Exercise instructions :: From the listing below, extract every line containing "hinge".
### Input material ###
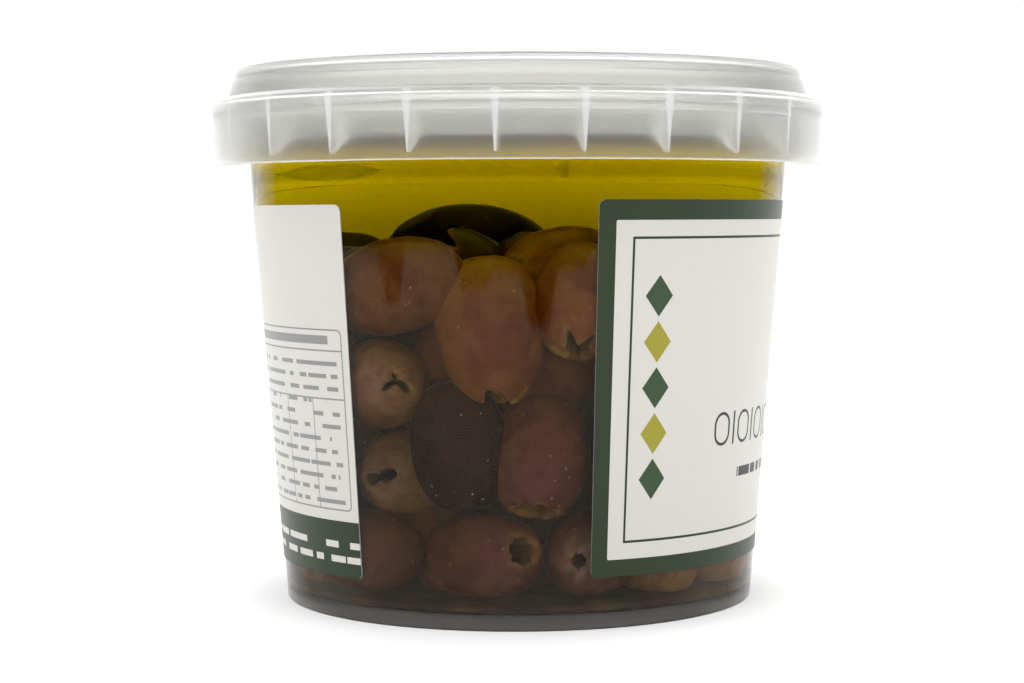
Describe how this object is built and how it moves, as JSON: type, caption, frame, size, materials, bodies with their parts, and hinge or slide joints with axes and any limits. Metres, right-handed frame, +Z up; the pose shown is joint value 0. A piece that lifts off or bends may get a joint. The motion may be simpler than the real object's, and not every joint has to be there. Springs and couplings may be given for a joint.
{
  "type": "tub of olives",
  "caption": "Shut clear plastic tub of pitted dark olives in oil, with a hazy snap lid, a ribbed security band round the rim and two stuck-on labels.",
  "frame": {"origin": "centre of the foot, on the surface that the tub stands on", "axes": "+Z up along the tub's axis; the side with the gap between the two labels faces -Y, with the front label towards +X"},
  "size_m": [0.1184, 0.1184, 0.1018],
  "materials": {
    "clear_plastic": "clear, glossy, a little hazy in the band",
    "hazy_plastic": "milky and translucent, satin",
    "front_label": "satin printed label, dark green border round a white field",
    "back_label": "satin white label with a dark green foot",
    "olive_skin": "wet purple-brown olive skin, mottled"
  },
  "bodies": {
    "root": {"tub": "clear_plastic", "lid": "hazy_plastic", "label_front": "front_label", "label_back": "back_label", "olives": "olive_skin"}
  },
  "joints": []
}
###
### Input material ###
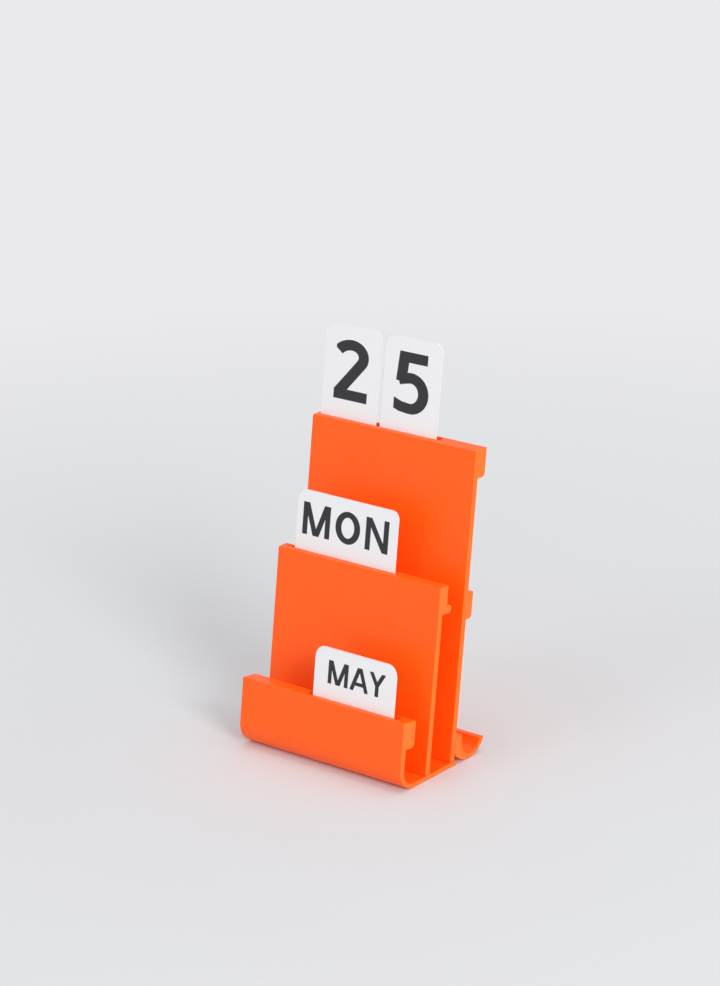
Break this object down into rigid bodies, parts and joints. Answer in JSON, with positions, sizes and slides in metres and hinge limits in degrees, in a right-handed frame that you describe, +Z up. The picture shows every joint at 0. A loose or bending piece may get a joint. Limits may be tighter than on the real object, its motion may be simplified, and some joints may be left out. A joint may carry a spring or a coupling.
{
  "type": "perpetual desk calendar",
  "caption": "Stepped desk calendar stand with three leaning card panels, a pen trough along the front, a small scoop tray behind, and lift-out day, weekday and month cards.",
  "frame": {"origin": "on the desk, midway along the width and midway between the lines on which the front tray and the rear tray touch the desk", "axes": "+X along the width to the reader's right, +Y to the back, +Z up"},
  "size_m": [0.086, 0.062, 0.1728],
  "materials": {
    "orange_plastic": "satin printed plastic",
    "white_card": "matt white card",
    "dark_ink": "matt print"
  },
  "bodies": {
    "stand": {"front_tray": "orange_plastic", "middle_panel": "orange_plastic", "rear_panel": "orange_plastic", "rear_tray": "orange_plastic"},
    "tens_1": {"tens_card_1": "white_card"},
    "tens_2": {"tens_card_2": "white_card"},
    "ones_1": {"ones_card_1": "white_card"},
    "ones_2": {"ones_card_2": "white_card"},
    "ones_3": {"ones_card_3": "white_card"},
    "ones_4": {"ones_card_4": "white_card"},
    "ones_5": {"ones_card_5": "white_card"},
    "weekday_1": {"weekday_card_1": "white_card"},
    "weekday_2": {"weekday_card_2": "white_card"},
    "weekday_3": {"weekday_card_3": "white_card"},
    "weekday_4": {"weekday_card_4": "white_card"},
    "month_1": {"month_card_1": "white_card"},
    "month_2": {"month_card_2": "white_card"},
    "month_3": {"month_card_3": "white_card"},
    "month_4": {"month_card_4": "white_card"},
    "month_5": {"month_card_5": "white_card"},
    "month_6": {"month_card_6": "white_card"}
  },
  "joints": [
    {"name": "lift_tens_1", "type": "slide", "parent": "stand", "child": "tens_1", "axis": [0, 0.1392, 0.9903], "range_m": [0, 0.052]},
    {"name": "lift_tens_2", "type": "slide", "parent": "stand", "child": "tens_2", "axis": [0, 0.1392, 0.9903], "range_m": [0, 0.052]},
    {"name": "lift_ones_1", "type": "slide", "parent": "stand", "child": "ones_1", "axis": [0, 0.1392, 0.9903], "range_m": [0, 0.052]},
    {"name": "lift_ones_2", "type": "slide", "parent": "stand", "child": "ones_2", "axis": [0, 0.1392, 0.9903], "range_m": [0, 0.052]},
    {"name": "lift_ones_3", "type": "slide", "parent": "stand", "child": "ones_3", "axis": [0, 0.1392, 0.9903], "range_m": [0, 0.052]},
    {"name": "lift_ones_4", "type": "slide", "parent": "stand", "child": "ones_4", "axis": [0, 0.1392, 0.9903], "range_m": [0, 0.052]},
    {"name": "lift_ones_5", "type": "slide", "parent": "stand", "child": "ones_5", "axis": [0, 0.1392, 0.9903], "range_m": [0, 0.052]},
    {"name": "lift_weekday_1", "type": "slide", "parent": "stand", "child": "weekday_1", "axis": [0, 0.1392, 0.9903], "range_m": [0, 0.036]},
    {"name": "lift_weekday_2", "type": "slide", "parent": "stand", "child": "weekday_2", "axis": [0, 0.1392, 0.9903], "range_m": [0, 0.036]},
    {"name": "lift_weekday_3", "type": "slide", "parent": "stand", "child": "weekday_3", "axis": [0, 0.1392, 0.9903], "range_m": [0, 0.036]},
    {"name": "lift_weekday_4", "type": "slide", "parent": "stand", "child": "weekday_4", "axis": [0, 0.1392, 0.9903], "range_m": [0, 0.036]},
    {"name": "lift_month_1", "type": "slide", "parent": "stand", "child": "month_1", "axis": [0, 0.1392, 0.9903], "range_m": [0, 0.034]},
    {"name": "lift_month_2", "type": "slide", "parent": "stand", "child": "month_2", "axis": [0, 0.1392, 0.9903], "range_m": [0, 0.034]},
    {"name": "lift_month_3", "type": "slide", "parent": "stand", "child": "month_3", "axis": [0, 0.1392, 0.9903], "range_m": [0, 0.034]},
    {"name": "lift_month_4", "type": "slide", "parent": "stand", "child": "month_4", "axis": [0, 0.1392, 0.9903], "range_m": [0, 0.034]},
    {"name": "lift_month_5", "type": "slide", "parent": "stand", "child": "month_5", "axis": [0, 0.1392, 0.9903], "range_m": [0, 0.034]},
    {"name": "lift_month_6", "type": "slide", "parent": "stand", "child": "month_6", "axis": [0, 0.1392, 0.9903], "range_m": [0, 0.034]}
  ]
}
###
Expected answer ::
Describe how this object is built and how it moves, as JSON: type, caption, frame, size, materials, bodies with their parts, and hinge or slide joints with axes and any limits. Metres, right-handed frame, +Z up; the pose shown is joint value 0. A piece that lifts off or bends may get a joint. The motion may be simpler than the real object's, and not every joint has to be there. Springs and couplings may be given for a joint.
Break this object down into rigid bodies, parts and joints. Answer in JSON, with positions, sizes and slides in metres and hinge limits in degrees, in a right-handed frame that you describe, +Z up. The picture shows every joint at 0. A loose or bending piece may get a joint. Limits may be tighter than on the real object, its motion may be simplified, and some joints may be left out. A joint may carry a spring or a coupling.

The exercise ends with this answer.